Wir müssen hart arbeiten, um das Vertrauen der Niederländer zu verdienen.
So beginnt das Kernpunkteprogramm der nächsten niederländischen Regierung unter dem Rechtspopulisten Geert Wilders. Es trägt den klingenden Titel „Hoffnung, Mut und Stolz“.
Zum ersten Mal seit ihrer Gründung 2005 darf die Partij voor de Vrijheid voll mitregieren. Hinter der „Partei für die Freiheit“ steckt die rechtspopulistische Fraktion von Geert Wilders, die bei der Wahl 2023 zur stimmenstärksten Kraft wurde – aber ohne Anspruch auf den Sessel des Premierministers in die Regierung geht.

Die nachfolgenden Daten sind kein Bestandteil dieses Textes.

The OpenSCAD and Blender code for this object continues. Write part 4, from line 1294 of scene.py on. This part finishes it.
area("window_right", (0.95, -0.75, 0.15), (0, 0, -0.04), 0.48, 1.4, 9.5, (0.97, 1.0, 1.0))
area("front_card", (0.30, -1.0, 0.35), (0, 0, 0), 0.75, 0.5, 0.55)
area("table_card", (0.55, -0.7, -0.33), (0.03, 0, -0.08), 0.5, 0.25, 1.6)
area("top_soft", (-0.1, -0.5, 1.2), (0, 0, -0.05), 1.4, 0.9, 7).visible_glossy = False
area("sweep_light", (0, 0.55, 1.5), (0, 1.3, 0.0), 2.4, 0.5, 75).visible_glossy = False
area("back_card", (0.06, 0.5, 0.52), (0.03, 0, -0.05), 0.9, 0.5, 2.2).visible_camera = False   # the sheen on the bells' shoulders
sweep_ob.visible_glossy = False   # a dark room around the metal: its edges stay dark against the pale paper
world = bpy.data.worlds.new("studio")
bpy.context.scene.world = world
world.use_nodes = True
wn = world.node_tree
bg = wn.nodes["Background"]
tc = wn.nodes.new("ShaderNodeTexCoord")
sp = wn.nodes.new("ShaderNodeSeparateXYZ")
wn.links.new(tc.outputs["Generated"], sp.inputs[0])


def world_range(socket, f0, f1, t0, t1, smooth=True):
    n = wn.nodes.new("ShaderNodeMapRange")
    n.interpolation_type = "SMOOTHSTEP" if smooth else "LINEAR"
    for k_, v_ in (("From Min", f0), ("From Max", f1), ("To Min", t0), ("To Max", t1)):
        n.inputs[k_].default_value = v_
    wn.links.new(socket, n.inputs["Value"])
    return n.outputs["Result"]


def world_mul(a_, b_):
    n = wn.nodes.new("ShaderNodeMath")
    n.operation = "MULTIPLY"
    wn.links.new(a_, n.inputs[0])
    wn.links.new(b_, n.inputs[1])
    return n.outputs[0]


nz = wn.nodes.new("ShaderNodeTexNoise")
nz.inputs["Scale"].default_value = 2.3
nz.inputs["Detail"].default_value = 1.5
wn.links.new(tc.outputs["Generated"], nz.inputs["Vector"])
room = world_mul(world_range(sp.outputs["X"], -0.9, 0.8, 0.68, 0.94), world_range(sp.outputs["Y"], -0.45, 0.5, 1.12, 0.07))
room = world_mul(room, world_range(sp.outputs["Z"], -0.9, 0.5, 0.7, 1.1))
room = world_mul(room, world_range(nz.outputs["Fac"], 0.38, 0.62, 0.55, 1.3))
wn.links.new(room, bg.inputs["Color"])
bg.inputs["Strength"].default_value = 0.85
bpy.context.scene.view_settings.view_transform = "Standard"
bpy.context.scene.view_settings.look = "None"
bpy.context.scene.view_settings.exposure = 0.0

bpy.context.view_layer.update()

Ein Kompromiss, um der Koalition aus der PVV, der rechtsliberalen VVD, der Bauernprotestpartei BBB und der schwer einzuordnenden Partei des Aufklärers Pieter Omtzigt (NSC) einen staatstragenden Anstrich zu verleihen.

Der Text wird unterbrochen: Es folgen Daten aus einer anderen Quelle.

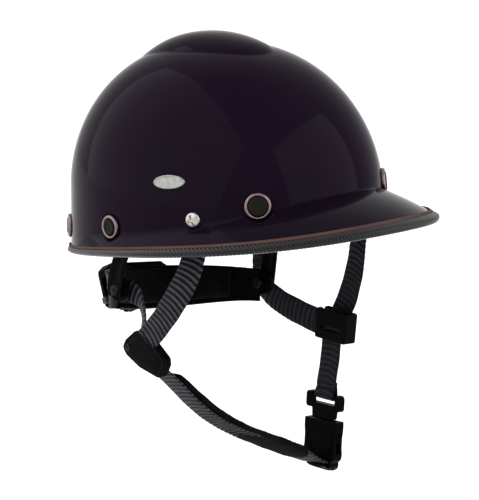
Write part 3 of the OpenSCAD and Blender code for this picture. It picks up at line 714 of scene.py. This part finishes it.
# ------------------------------------------------------------ moulded parts
def plate(outline, y0, y1, m=None):
    """A solid from an outline in (x, z), between y0 and y1."""
    p, f = prism(outline, -y1, -y0)
    p = xform(p, rot("X", 90))
    return (p if m is None else xform(p, m)), f


def slab(x0, x1, y0, y1, z0, z1, m=None):
    return plate([(x0, z0), (x1, z0), (x1, z1), (x0, z1)], y0, y1, m)


def carve(ob, adds=(), cuts=()):
    """Joins and cuts plain solids, then keeps only the result."""
    tools = []
    for kind, group in (("UNION", adds), ("DIFFERENCE", cuts)):
        for k, (p, f) in enumerate(group):
            me = bpy.data.meshes.new("tool")
            me.from_pydata([tuple(q) for q in np.asarray(p) * MM], [], f)
            t = bpy.data.objects.new("tool", me)
            bpy.context.scene.collection.objects.link(t)
            mod = ob.modifiers.new("carve", "BOOLEAN")
            mod.operation = kind
            mod.solver = "EXACT"
            mod.object = t
            tools.append(t)
    bpy.context.view_layer.update()
    dg = bpy.context.evaluated_depsgraph_get()
    me = bpy.data.meshes.new_from_object(ob.evaluated_get(dg))
    ob.modifiers.clear()
    ob.data = me
    for t in tools:
        bpy.data.objects.remove(t)
    return ob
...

Die zweifelhaften Lorbeeren für die Rechtskoalition darf die VVD für sich beanspruchen – sie war es, die die letzte Mitte-Links-Koalition platzen ließ, weil die vier Koalitionsparteien sich nicht darauf verständigen konnten, den Familiennachzug von Flüchtlingen weiter zu begrenzen. Diese Entscheidung ging nach hinten los und bescherte Wilders’ PVV Zugewinne, während die VVD abstürzte. Inhaltlich musste die VVD trotzdem auf Kurs bleiben: Koalitionsverhandlungen mit der rechtspopulistischen PVV, die Asyl und Migration extrem kritisch gegenübersteht, waren der logische nächste Schritt.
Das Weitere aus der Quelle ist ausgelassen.